The Ancient Olympics Transcript

In the movie, Troy, we are repeatedly informed of ancient Greece’s obsession with winning glory through victory in war. In the Olympics to be held in Athens later this month, we will be regaled with another Greek way of winning glory — through athletics. This is a legacy of peace — for the original Olympic games in Greece, all the warring city-states used to honor a truce. This tradition continues today in the international display of sportsmanship.

Indeed, from the record we have of the ancient Olympics, through artifacts like sculpture and paintings on pottery, the ancient Greeks seem to have been obsessed with sports. For them sports was related to the concept of the perfect human body, an expression of kalokagathia, spiritual and moral beauty. Just visit any gym today, and you will see this ideal still sweating to realize itself on treadmills and weight machines.

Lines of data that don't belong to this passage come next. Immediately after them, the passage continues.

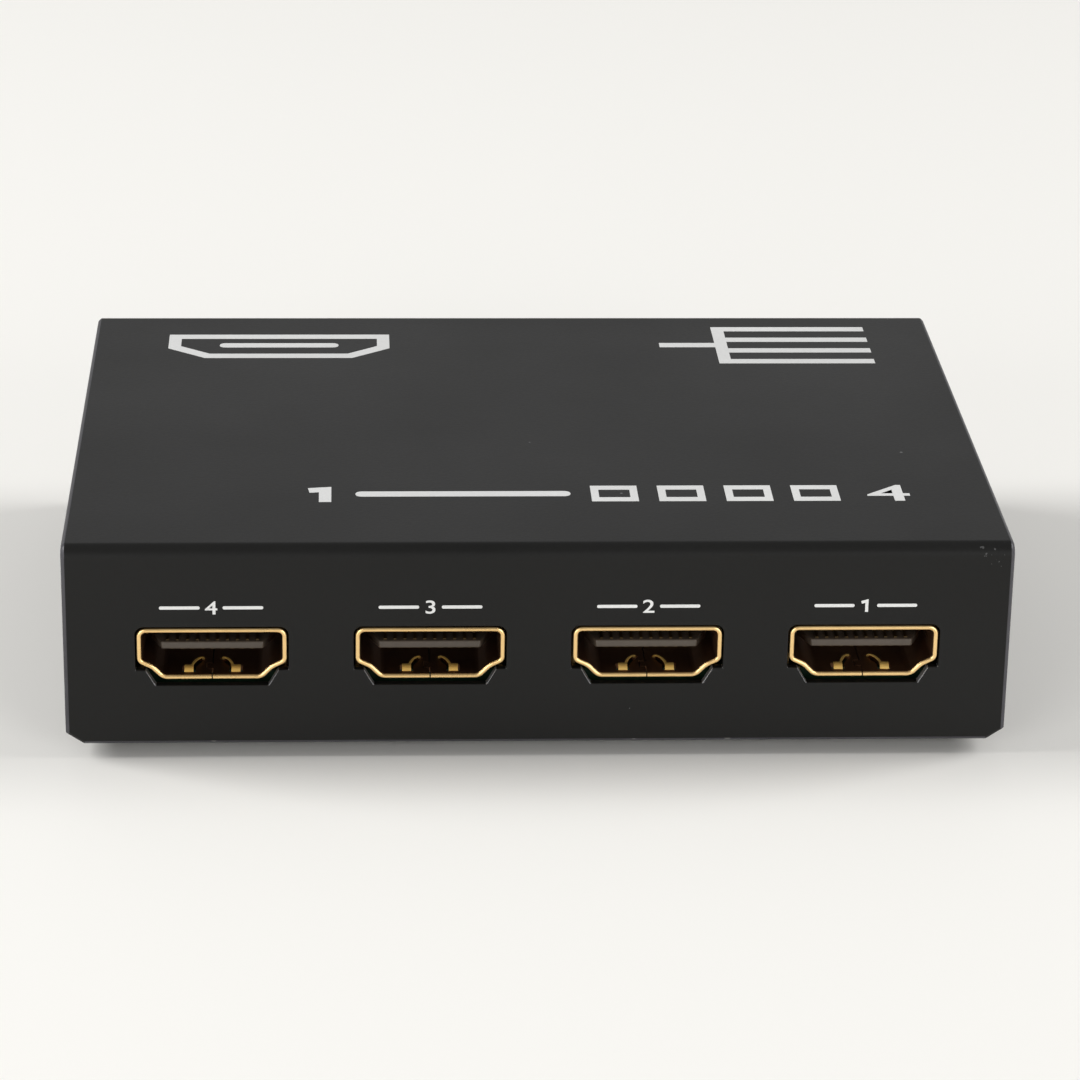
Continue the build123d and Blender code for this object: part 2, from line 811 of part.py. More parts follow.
def gull_leads(place, rows, body_width, exit_height, sheet, reach):
    """Leads bent down and out onto the board; a row is its side of the body, its places and their width."""
    knee = body_width / 2 + lead_knee_share * reach
    with BuildPart() as leads:
        for side, offsets, width in rows:
            along = place.y_dir * side
            planes = [
                Plane(place.origin + place.x_dir * across, x_dir=along, z_dir=place.x_dir * side)
                for across in offsets
            ]
            with BuildSketch(*planes):
                with BuildLine():
                    Polyline(
                        (body_width / 2, exit_height),
                        (knee, exit_height),
                        (knee, sheet / 2),
                        (body_width / 2 + reach, sheet / 2),
                    )
                trace(line_width=sheet)
            extrude(amount=width / 2, both=True)
    return leads


# Voltage regulator: three leads on one side and a wide tab on the other
regulator_place = board_plane(regulator_place_shares)
regulator_rows = [
    (-1, spread(regulator_lead_count, regulator_lead_pitch), regulator_lead_width),
    (1, [0], regulator_tab_width),
]
with BuildPart() as regulator_body:
    with BuildSketch(regulator_place.offset(chip_body_seat)):
        Rectangle(regulator_length, regulator_width)
    extrude(amount=regulator_height)
save(regulator_body, "regulator_body")
regulator_leads = gull_leads(
    regulator_place,
    regulator_rows,
    regulator_width,
    chip_body_seat + regulator_height / 2,
    regulator_lead_sheet,
    regulator_lead_reach,
)
save(regulator_leads, "regulator_leads")


# Memory chip with four leads a side
memory_place = board_plane(memory_place_shares)
memory_offsets = spread(memory_lead_count, memory_lead_pitch)
with BuildPart() as memory_chip_body:
    with BuildSketch(memory_place.offset(chip_body_seat)):
        Rectangle(memory_length, memory_width)
    extrude(amount=memory_height)
save(memory_chip_body, "memory_chip_body")
memory_chip_leads = gull_leads(
    memory_place,
    [(side, memory_offsets, memory_lead_width) for side in (-1, 1)],
    memory_width,
    chip_body_seat + memory_height / 2,
    memory_lead_sheet,
    memory_lead_reach,
)
save(memory_chip_leads, "memory_chip_leads")


# Can capacitors on moulded bases with two clipped corners
can_planes = [board_plane(shares) for shares in can_place_shares]
with BuildPart() as capacitor_bases:
    with BuildSketch(*can_planes):
        with BuildLine():
            half = can_base_side / 2
            Polyline(
                (-half, -half),
                (half, -half),
                (half, half - can_base_clip),
                (half - can_base_clip, half),
                (can_base_clip - half, half),
                (-half, half - can_base_clip),
                close=True,
            )
        make_face()
    extrude(amount=can_base_height)
save(capacitor_bases, "capacitor_bases")

with BuildPart() as capacitor_cans:
    with BuildSketch(*[plane.offset(can_base_height) for plane in can_planes]):
        Circle(can_diameter / 2)
    extrude(amount=can_height)
save(capacitor_cans, "capacitor_cans")


# Input fuse
with BuildPart() as input_fuse:
    with BuildSketch(board_plane(fuse_place_shares)):
        Rectangle(fuse_length, fuse_width)
    extrude(amount=fuse_height)
save(input_fuse, "input_fuse")


# Surge arrays, a pair behind each video socket
with BuildPart() as surge_arrays:
    with BuildSketch(*[level_plane(mouth, -socket_seat) for mouth in mouths.values()]):
        with Locations((0, socket_length + surge_behind_socket)):
            with GridLocations(surge_spacing, 0, 2, 1):
                Rectangle(surge_length, surge_width)
    extrude(amount=surge_height)
save(surge_arrays, "surge_arrays")


# Small capacitors beside the heat sink, and small resistors behind it
with BuildPart() as chip_capacitors:
    length, width, height = small_capacitor
    with BuildSketch(chip_plane):
        columns = sink_side + 2 * small_capacitor_gap + length
        with GridLocations(columns, small_capacitor_pitch, 2, small_capacitor_rows):
            Rectangle(length, width)
    extrude(amount=height)
save(chip_capacitors, "chip_capacitors")

with BuildPart() as chip_resistors:
    length, width, height = small_resistor
    with BuildSketch(chip_plane):
        with Locations((0, sink_side / 2 + small_resistor_gap)):
            with GridLocations(small_resistor_pitch, 0, small_resistor_count, 1):
                Rectangle(length, width)
    extrude(amount=height)
save(chip_resistors, "chip_resistors")
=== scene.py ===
"""Looks of a small sheet-metal video splitter: satin dark paint, gold sockets and plain white print."""

import json
import logging
import math
from contextlib import contextmanager
from dataclasses import dataclass
from enum import Enum
from typing import Callable, Iterator, Sequence

import bmesh
import bpy
from mathutils import Matrix, Vector

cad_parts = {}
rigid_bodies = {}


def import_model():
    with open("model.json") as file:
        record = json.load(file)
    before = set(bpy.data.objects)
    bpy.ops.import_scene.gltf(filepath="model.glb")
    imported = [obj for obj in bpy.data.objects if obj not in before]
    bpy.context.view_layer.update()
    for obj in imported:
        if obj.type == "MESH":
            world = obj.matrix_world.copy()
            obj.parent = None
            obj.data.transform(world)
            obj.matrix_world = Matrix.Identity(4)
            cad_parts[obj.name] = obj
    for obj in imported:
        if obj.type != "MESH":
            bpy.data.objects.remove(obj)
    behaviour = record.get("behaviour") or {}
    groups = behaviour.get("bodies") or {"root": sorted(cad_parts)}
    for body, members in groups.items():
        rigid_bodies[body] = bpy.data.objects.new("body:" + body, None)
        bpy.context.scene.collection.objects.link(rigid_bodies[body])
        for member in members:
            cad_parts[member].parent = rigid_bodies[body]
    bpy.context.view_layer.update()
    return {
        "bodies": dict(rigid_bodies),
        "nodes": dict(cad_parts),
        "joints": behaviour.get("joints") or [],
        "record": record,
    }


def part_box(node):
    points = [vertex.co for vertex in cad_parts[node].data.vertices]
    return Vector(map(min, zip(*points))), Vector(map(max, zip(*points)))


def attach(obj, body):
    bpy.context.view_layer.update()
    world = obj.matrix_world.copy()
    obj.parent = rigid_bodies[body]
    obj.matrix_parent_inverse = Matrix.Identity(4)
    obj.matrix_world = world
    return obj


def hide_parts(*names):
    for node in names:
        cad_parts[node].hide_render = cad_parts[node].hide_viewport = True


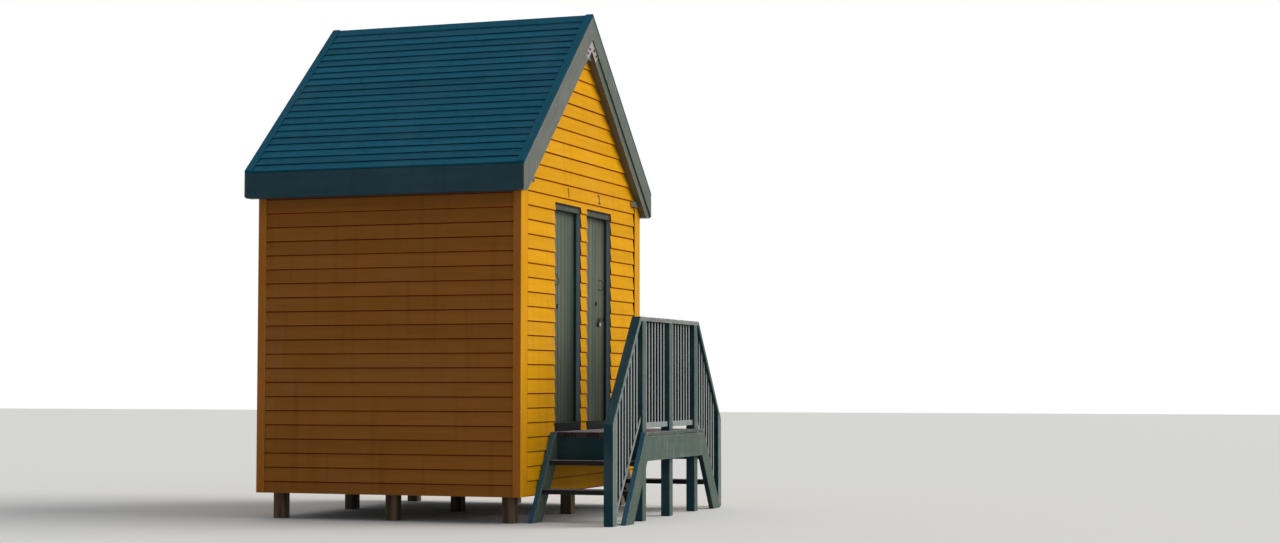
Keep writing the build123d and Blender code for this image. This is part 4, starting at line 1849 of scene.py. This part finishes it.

With such a strong sporting culture, the Greeks naturally believed in catching them young. For example, the toys of both boys and girls had athletes and athletic events painted on them. The same symbol, an olive wreath, was used to depict an Olympic winner and the birth of a young boy.

The Olympic games, as we know, were held every four years from 776 BC to AD 393. Thousands gathered from all over Greece, braving the dust, heat and crowds for the sake of this visual spectacle. From as early as the 6th century BC, boys of 12-18, called paides, were allowed to participate in some of the events. Mostly, these were contests that called for a lesser degree of physical endurance and strength. Hence these adolescent athletes were excluded from long-distance running and the pankration, a vicious combination of boxing and wrestling. It has been claimed that in the later stages, the Olympics also included some events for girls, like races.

Training for the Olympics was a long and arduous process that formed part of the paides’ education. Those who could afford it were coached by private trainers called paidotribes in gymnasia. Of course, in this brilliant display, lies the humble history of scores of unnamed slave boys who contributed silently to this sporting culture. Some of them were documented on vase-paintings by an artist from Brygos. He depicted several of these young boys holding athletic equipment and looking silently on at their masters perfecting their bodies.